On a montré comment se synchronisait NJN par l’intermédiaire des tâches temps-réel. Rappelons que les contraintes temps-réel sont d’autant plus faciles à respecter que le système évite les retours arrière. Voyons comment la politique d’ordonnancement des tâches au sein d’un processus logique parvient à restreindre l’usage des retours arrière.
Politique d’ordonnancement
Le rôle des tâches temps-réel est capital dans la synchronisation d’NJN, nous venons de le voir. L’ordonnancement doit donc garantir le fonctionnement correct de ces tâches.
Comment trop d’avance peut compromettre le respect des contraintes temps-réel
La politique adoptée vise deux objectifs : premièrement, donner une priorité absolue à l’exécution des tâches temps-réel arrivées à échéance ; deuxièmement, réserver les retours arrière aux situations exceptionnelles puisqu’on sait qu’ils compromettent le respect des contraintes temps-réel.

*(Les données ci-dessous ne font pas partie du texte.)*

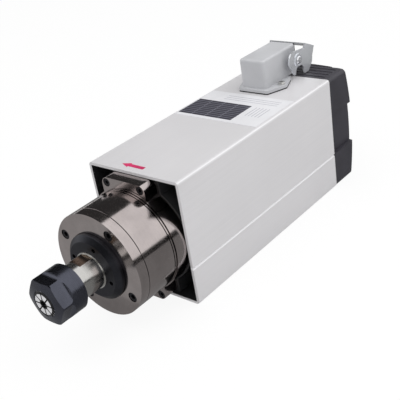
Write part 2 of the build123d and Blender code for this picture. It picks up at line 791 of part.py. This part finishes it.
save("rear_bearing_balls", ball_ring(rear_pitch, rear_ball_radius, rear_ball_count, rear_front + rear_width / 2))
save("rear_bearing_cage", cage(rear_pitch, rear_ball_radius, rear_ball_count, rear_front + cage_margin,
                               rear_width - 2 * cage_margin))
save("preload_spring", preload_spring())
save("rear_bearing_cover", rear_bearing_cover())
save("rear_cover_screws", screw_set(rear_cover_places, 3, 5.5, 9, 2.5, rear_plate_back + 3, True))
save("rear_cap", rear_cap())
save("rear_grille", rear_grille())
save("cap_screws", screw_set(post_places, 4, 7, cap_apex - cap_screw_depth - rear_plate_back + 10, 3,
                             cap_apex - cap_screw_depth, True))
save("connector_gasket", connector_gasket())
save("connector_housing", connector_housing())
save("connector_seal", connector_seal())
save("connector_insert", connector_insert())
save("connector_contacts", connector_contacts())
save("connector_screws", connector_screws())
save("lever_pegs", lever_pegs())
save("locking_lever", locking_lever())
save("lead_wires", lead_wires())
save("rating_plate", rating_plate())
save("shaft", shaft())
save("dust_cap", dust_cap())
save("rotor_core", rotor_core())
save("rotor_end_rings", rotor_end_rings())
save("rear_lock_nut", rear_lock_nut())
save("cooling_fan", cooling_fan())
save("fan_clip", rod(12, fan_front + 18, fan_front + 19.2) - rod(fan_seat, fan_front + 18, fan_front + 19.2))
save("collet", collet())
save("collet_nut", collet_nut())
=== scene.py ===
import bpy
import json
import numpy as np
from mathutils import Matrix, Vector


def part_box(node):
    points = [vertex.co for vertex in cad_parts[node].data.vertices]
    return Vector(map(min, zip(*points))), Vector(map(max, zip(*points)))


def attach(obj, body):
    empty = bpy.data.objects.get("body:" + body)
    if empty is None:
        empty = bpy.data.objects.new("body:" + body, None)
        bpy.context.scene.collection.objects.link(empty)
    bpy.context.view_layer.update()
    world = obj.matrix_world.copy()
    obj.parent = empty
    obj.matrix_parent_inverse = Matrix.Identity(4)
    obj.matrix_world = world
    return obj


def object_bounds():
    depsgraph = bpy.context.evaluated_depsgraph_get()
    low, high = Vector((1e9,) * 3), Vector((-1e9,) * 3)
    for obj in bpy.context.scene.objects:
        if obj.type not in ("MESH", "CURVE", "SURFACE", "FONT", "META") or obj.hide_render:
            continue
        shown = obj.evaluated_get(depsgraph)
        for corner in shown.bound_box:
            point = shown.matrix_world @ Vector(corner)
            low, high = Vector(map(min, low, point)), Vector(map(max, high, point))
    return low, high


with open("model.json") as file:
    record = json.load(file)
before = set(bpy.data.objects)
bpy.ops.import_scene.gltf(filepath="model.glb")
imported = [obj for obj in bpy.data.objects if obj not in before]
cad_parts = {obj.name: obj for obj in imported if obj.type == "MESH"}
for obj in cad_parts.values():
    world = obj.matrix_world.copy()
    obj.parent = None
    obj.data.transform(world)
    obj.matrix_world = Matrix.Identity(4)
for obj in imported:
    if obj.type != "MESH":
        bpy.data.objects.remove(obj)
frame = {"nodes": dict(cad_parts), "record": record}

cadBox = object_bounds()
print("frame loaded,", len(frame["nodes"]), "nodes")

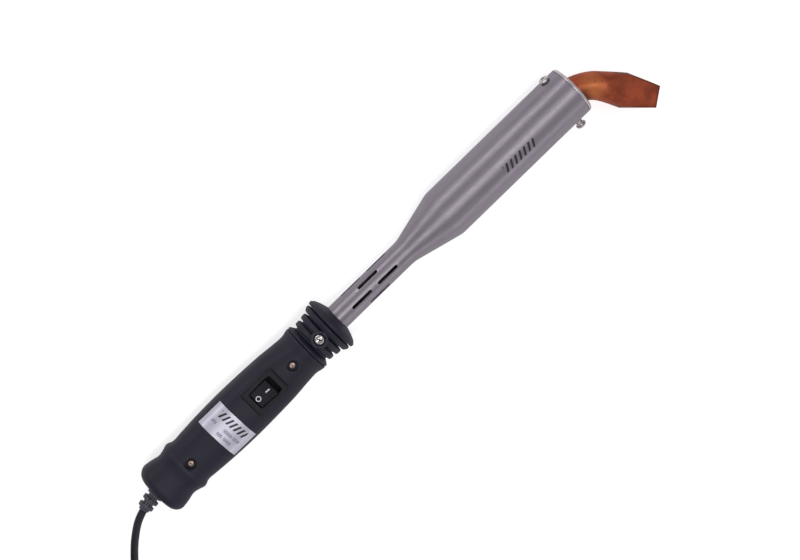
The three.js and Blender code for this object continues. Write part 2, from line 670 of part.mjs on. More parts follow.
// Both cores leave the sheath side by side and pass the rear screw's boss, one on each side.
const leaveSheath = (side) => [
  [wireStart, side * WIRE.apart, 0], [wireStart + WIRE.lead, side * (WIRE.apart + WIRE.spread), 0],
  [rearScrewX - 3, side * 4.8, 0], [rearScrewX + 1, side * roundBoss, 0],
];

function wireLiveIn() {
  const z = terminalEnd + TERMINAL.wireAbove;
  const x = switchX + TERMINAL.endX - TERMINAL.thickness / 2 - GAP - WIRE.radius;
  return strand([
    ...leaveSheath(1), [rearScrewX + 12, 5, -1], [x - 22, 3, z], [x - 6, 1, z], [x, 0, z],
  ], WIRE.radius, 22, 6);
}

function wireSwitched() {
  const z = terminalEnd + TERMINAL.wireAbove;
  const x = switchX + TERMINAL.thickness / 2 + GAP + WIRE.radius;
  const end = spliceX - SPLICE.length / 2 - GAP;
  return strand([
    [x, 0, z], [x + 2.5, 1.5, z], [x + 4.5, 4.8, z + 0.6], [x + 6, spliceY, -4],
    [end - 2, spliceY + 0.3, -0.6], [end, spliceY, 0],
  ], WIRE.radius, 14, 6);
}

function wireNeutral() {
  const end = spliceX - SPLICE.length / 2 - GAP;
  return strand([
    ...leaveSheath(-1), [rearScrewX + 16, -6.6, -1],
    [switchX - 20, -roundSwitch, -1], [switchX, -roundSwitch, -1],
    [end - 1.6, -spliceY, 0], [end, -spliceY, 0],
  ], WIRE.radius, 24, 6);
}

function splice(side) {
  const { length, radius, shoulder, crimp, crimped } = SPLICE;
  const [from, to] = [spliceX - length / 2, spliceX + length / 2];
  return turned([
    [from, 0], [from, radius], [from + shoulder, radius], [from + crimp, radius * crimped],
    [to - crimp, radius * crimped], [to - shoulder, radius], [to, radius], [to, 0],
  ], 12).translate(0, side * spliceY, 0);
}

function heaterLead(side) {
  const bore = LEAD_INSULATOR.y;
  return strand([
    [spliceX + SPLICE.length / 2 + GAP, side * spliceY, 0],
    [spliceX + SPLICE.length / 2 + 1, side * (spliceY - 0.1), 0],
    [HANDLE.length - 7.8, side * (HANDLE_SCREWS.bossRadius + 0.7), 0],
    [HANDLE.length - 6.2, side * (bore + 0.2), 0],
    [insulatorBack - 4, side * bore, 0], [insulatorBack, side * bore, 0],
    [(insulatorBack + insulatorFront) / 2, side * bore, 0], [insulatorFront, side * bore, 0],
    [insulatorFront + 6, side * (bore + 0.2), 0], [discBack - 2, side * DISC.leadY, 0],
    [discBack + DISC.thickness + 1, side * DISC.leadY, 0],
  ], WIRE.leadRadius, 26, 5);
}

// ---------------------------------------------------------------------------------------------
// Collar, barrel and heater
// ---------------------------------------------------------------------------------------------

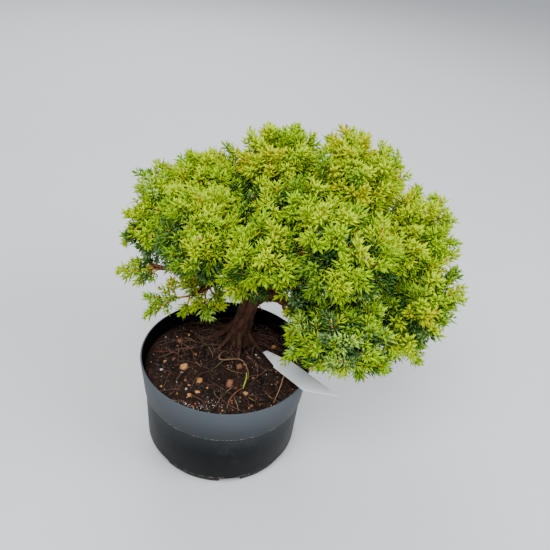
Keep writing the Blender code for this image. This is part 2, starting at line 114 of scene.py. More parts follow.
def edit_all():
    """Goes into edit mode with the whole piece selected."""
    bpy.ops.object.mode_set(mode="EDIT")
    bpy.ops.mesh.select_all(action="SELECT")


def leave_edit():
    bpy.ops.object.mode_set(mode="OBJECT")


def turn_outward():
    """Has all faces of the piece in edit mode point outwards, and leaves that mode."""
    bpy.ops.mesh.select_all(action="SELECT")
    bpy.ops.mesh.normals_make_consistent(inside=False)
    leave_edit()


def work_in(piece, kind, **settings):
    """Applies a modifier to the active piece."""
    made = piece.modifiers.new(kind.lower(), kind)
    for name, value in settings.items():
        setattr(made, name, value)
    bpy.ops.object.modifier_apply(modifier=made.name)


def add_node(beside, kind, inputs=None, **settings):
    """A shader node beside another one's output. Its inputs take values or outputs."""
    tree = beside.id_data
    made = tree.nodes.new("ShaderNode" + kind)
    for name, value in settings.items():
        setattr(made, name, value)
    for name, value in (inputs or {}).items():
        if isinstance(value, bpy.types.NodeSocket):
            tree.links.new(value, made.inputs[name])
        else:
            made.inputs[name].default_value = value
    return made


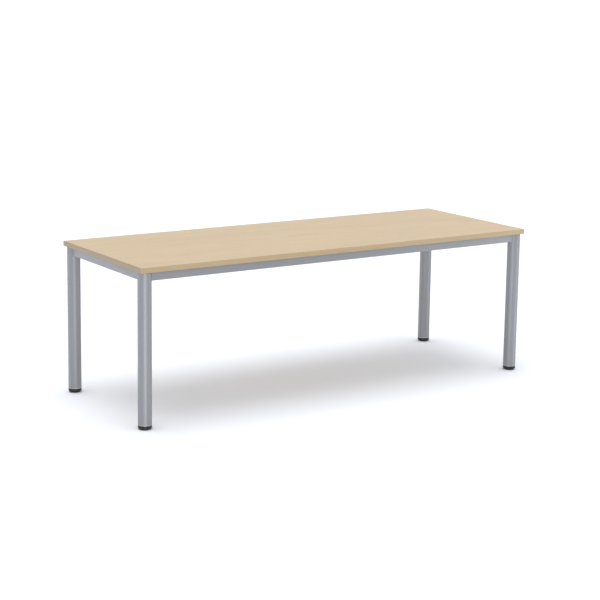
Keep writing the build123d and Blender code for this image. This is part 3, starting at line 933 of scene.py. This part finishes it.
class HALLTABLE_OT_studio(bpy.types.Operator):
    """Make the pale floor, the soft lights and the camera"""
    bl_idname = "hall_table.studio"
    bl_label = "Studio"
    bl_options = {"REGISTER", "UNDO"}

    def execute(self, context):
        studio = context.scene.hall_table_studio
        add_floor()
        add_room(studio.sky)
        add_overhead(studio.sun, studio.sun_spread, studio.sun_from)
        for strip in STRIPS:
            add_strip(*strip)
        add_camera(studio)
        context.scene.view_settings.view_transform = "Standard"
        context.scene.view_settings.look = "None"
        return {"FINISHED"}


PIECE_OPERATORS = (
    HALLTABLE_OT_board,
    HALLTABLE_OT_edge_bands,
    HALLTABLE_OT_legs,
    HALLTABLE_OT_rails,
    HALLTABLE_OT_brackets,
    HALLTABLE_OT_fasteners,
    HALLTABLE_OT_feet,
    HALLTABLE_OT_studs,
    HALLTABLE_OT_inner_mouldings,
    HALLTABLE_OT_studio,
)


class HALLTABLE_PT_panel(bpy.types.Panel):
    """The table's pieces, sizes and colours"""
    bl_idname = "HALLTABLE_PT_panel"
    bl_label = "Hall Table"
    bl_space_type = "VIEW_3D"
    bl_region_type = "UI"
    bl_category = "Hall Table"

    def draw(self, context):
        scene = context.scene
        for operator in PIECE_OPERATORS:
            self.layout.operator(operator.bl_idname)
        for group in (scene.hall_table_sizes, scene.hall_table_colours, scene.hall_table_studio):
            box = self.layout.box()
            for name in group.bl_rna.properties.keys():
                if name not in ("rna_type", "name"):
                    box.prop(group, name)


CLASSES = (HallTableSizes, HallTableColours, HallTableStudio, *PIECE_OPERATORS, HALLTABLE_PT_panel)


def register():
    for cls in CLASSES:
        bpy.utils.register_class(cls)
    bpy.types.Scene.hall_table_sizes = PointerProperty(type=HallTableSizes)
    bpy.types.Scene.hall_table_colours = PointerProperty(type=HallTableColours)
    bpy.types.Scene.hall_table_studio = PointerProperty(type=HallTableStudio)


def unregister():
    del bpy.types.Scene.hall_table_studio
    del bpy.types.Scene.hall_table_colours
    del bpy.types.Scene.hall_table_sizes
    for cls in reversed(CLASSES):
        bpy.utils.unregister_class(cls)


def main():
    register()
    for operator in PIECE_OPERATORS:
        group, name = operator.bl_idname.split(".")
        getattr(getattr(bpy.ops, group), name)()


if __name__ == "__main__":
    main()
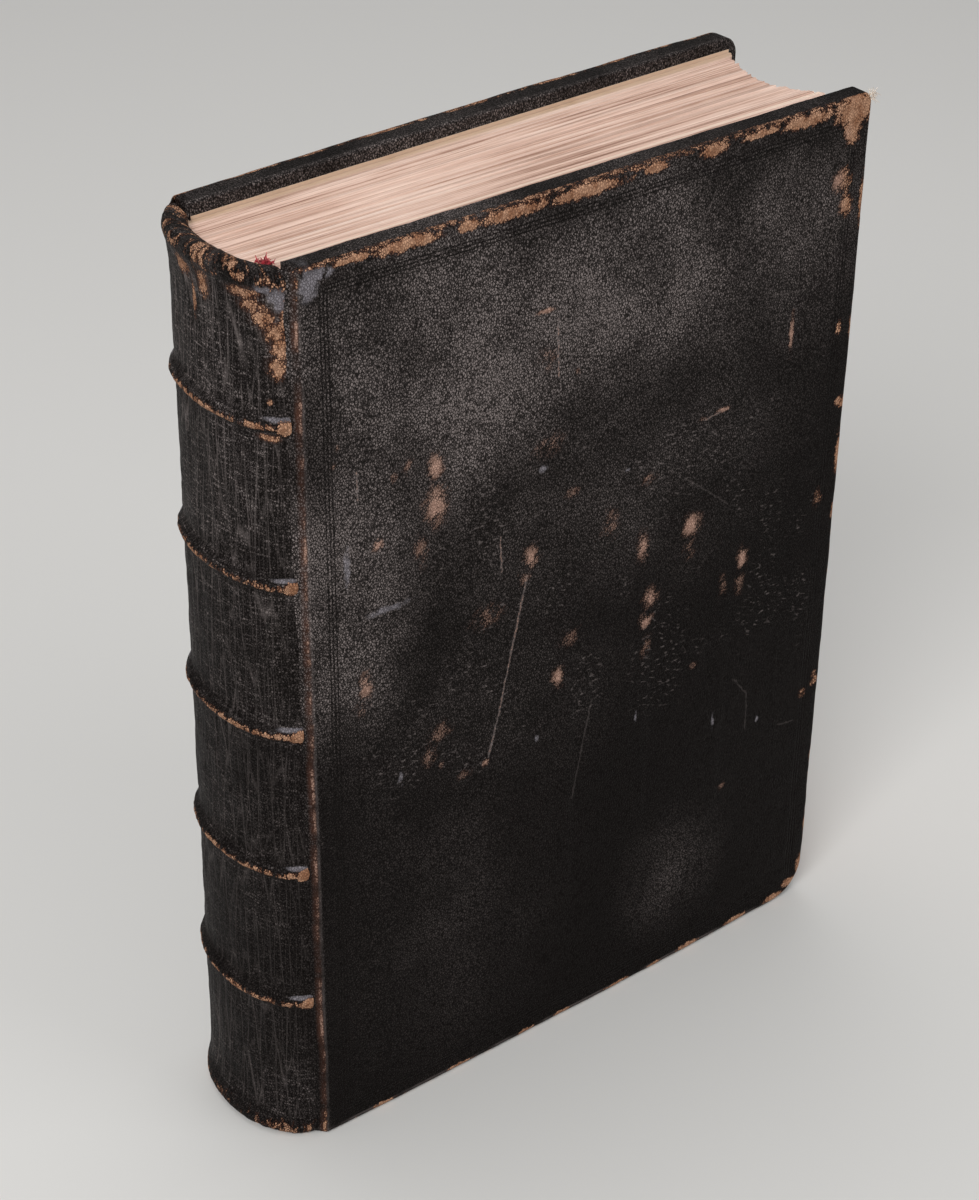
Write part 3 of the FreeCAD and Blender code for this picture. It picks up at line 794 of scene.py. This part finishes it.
def cap_roll(end, inward):
    """Rings over a cap's rim to its inner lip, from the outside in."""
    rounding, half = spine_ring(end + inward * CAP_ROUND)
    roll = [(1.3, 0.45), (0.45, 1.3), (0.05, 2.8), (0.35, 4.6)]
    rings = [
        (end + inward * down * MM, rounding - back * MM, half - back * MM)
        for down, back in roll
    ]
    lip = [(1.4, 0.9), (2.6, 0.2), (4.9, 0.0)]
    rings += [
        (end + inward * down * MM, CAP_LIP_ROUND + out * MM, CAP_LIP_HALF + out * MM)
        for down, out in lip
    ]
    return rings


def spine_rings():
    """Height, round and half width of each ring, from the tail cap's lip to the head cap's."""
    outside = []
    height = CAP_ROUND
    while height < HEIGHT - CAP_ROUND:
        outside.append((height, *spine_ring(height)))
        close = min(abs(height - band) for band in BANDS) < 4.5 * MM
        height += RING_STEP_AT_BAND if close else RING_STEP
    tail = cap_roll(0, 1)[::-1]
    head = cap_roll(HEIGHT, -1)
    inner_half = PANEL_HALF - SPINE_LEATHER
    inside = [
        (LEAVES_HEAD - 0.3 * MM, panel_round(LEAVES_HEAD) - SPINE_LEATHER, inner_half),
        (LEAVES_TAIL + 0.3 * MM, panel_round(LEAVES_TAIL) - SPINE_LEATHER, inner_half),
    ]
    return tail + outside + head + inside


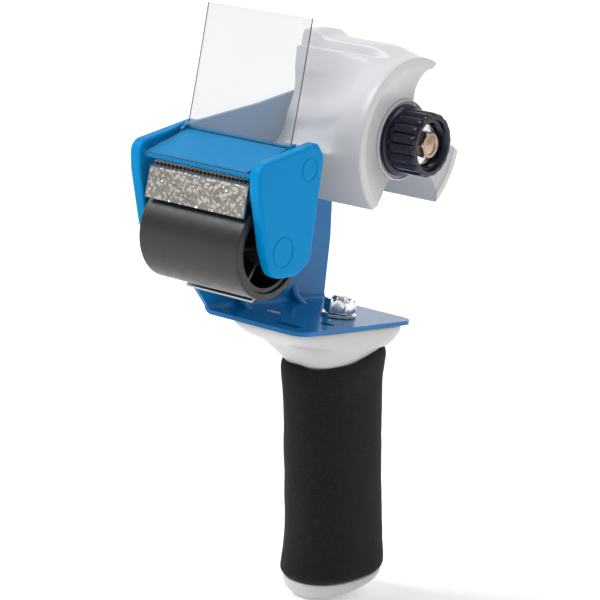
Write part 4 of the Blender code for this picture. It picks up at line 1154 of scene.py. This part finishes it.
BRIGHT_NODES = (
    "roller_axle", "yoke_tie_rod", "hub_axle", "axle_collar",
    "handle_washer", "knob_washer", "handle_end_screw", "blade_screw_far",
    "blade_screw_near", "guide_rivet_lower", "guide_rivet_upper", "pressure_washer",
    "thrust_washer",
)
for node in BRIGHT_NODES:
    keep(node, CHROME)
keep("roller_core", CORE)
keep("tape_guide", ZINC)
keep("blade", BLADE_STEEL)
keep("brake_spring", BLADE_STEEL)
keep("friction_washer", FIBRE)
keep("roller_bush_far", WHITE)
keep("roller_bush_near", WHITE)


# ---------------------------------------------------------------- floor, light, view

FLOOR_GLOW = 0.22


def studio_floor():
    """Pale sweep: a floor that curves up behind the object."""
    made, tree, shader = base_material("studio_white")
    tint = mix_colour(tree, noise_at(tree, 3.0, 2.0), (0.93, 0.93, 0.93), (0.96, 0.96, 0.96))
    tree.links.new(tint.outputs["Result"], shader.inputs["Base Color"])
    shader.inputs["Roughness"].default_value = 0.9
    shader.inputs["Emission Color"].default_value = (1.0, 1.0, 1.0, 1.0)
    shader.inputs["Emission Strength"].default_value = FLOOR_GLOW
    low = cad_low.z - 0.0005
    radius = 0.8
    run = [(-5.0, low), (1.6, low)]
    run += [(1.6 + radius * math.sin(a), low + radius * (1 - math.cos(a)))
            for a in (math.pi / 2 * k / 16 for k in range(1, 17))]
    run.append((1.6 + radius, low + 4.0))
    turn = Matrix.Rotation(CAMERA_AZIMUTH, 4, "Z")
    bm = bmesh.new()
    rows = [[bm.verts.new(turn @ Vector((x, y, z))) for x in (-4.0, 4.0)] for y, z in run]
    for here, after in zip(rows, rows[1:]):
        bm.faces.new((here[0], here[1], after[1], after[0]))
    mesh = bpy.data.meshes.new("studio_floor")
    bm.to_mesh(mesh)
    bm.free()
    floor = bpy.data.objects.new("studio_floor", mesh)
    floor.data.materials.append(made)
    floor.data.shade_smooth()
    bpy.context.scene.collection.objects.link(floor)


studio_floor()
place_camera()
world = bpy.data.worlds.new("studio")
world.use_nodes = True
world.node_tree.nodes["Background"].inputs["Color"].default_value = (1.0, 1.0, 1.0, 1.0)
world.node_tree.nodes["Background"].inputs["Strength"].default_value = 0.45
bpy.context.scene.world = world
bpy.context.scene.view_settings.view_transform = "Standard"
sun_light("key", (-0.60, -0.75, 1.05), 2.3)
area_light("rim", (0.9, 0.5, 0.9), (0.0, 0.0, 0.10), (0.5, 0.8), 3.0)
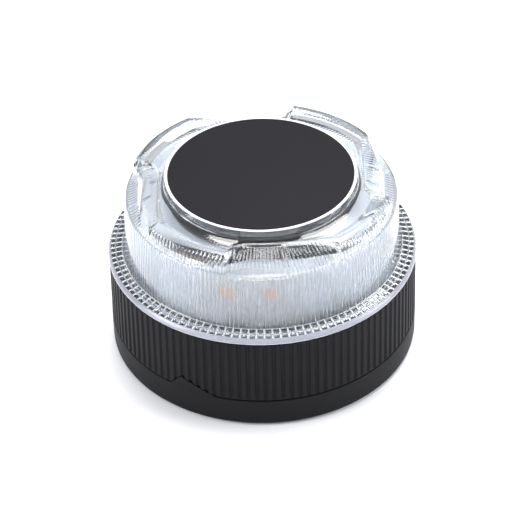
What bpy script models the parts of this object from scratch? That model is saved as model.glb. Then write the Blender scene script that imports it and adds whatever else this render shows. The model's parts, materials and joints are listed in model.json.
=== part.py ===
"""Magnetic LED roof beacon: a ribbed black cup with a clear fluted dome, a twist-off battery
cover with a ramp lug, and a push button in the middle of the underside.

Metres, +Z up. The origin is the middle of the footprint. Angles called "theta" are counted from
the front (-Y) towards +X. Sizes below are in millimetres and are multiplied by MM where used.
"""
import math

import bmesh
import bpy
from mathutils import Matrix, Vector

MM = 0.001
GAP = 0.3

# Battery cover: the smooth lower ring and its floor plate
UNDERSIDE_Z = 0.4
COVER_TOP_Z = 9.84
COVER_RADIUS_TOP = 48.1
COVER_RADIUS_FOOT = 48.0
COVER_FILLET = 1.4
COVER_WALL_INNER = 46.4
COVER_PLATE_TOP = 3.2
COVER_HOLE = 18.2
PAD_GROOVE_INNER = 24.8
PAD_GROOVE_OUTER = 43.2
PAD_GROOVE_TOP = 1.3
PAD_TOP_Z = 1.0
PAD_CHAMFER = 0.3

# Ramp lug on the cover, sitting in a notch of the housing
LUG_LEFT = -36.9
LUG_APEX = -32.2
LUG_RIGHT = -17.8
LUG_TOP_Z = 14.28
THREAD_RISE = (LUG_TOP_Z - COVER_TOP_Z) / (LUG_RIGHT - LUG_APEX)

# Bayonet tabs of the cover
TAB_ANGLES = (55.0, 175.0, 295.0)
TAB_HALF_WIDTH = 4.0
TAB_LOW_Z = 5.6
TAB_HIGH_Z = 7.4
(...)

Le premier point n’est pas difficile à résoudre. Chaque processus logique gère deux files d’évènements d’exécution : la première concerne les évènements relatifs aux tâches temps-réel ; la seconde se charge des évènements relatifs aux tâches temps-virtuel. Les évènements de la première file sont prioritaires dès qu’ils arrivent à échéance de manière à garantir l’aspect temps-réel de leur exécution.
Le second point est plus délicat et nécessite de bien analyser les mécanismes qui sont à l’origine du retour arrière ainsi que ses conséquences sur le comportement temporel du système. La figure 22 montre un exemple d’application où le phénomène peut apparaitre.
L’application comporte cinq tâches, nommées T1 à T5, distribuées sur deux processus logiques, nommés LP1 et LP2. La tâche T1 est hébergée par le processus LP1, toutes les autres tâches sont hébergées par le processus LP2. Les tâches T1 et T2 sont des tâches temps-réel d’entrée. La tâche T5 est une tâche temps-réel de sortie et comporte une latence L.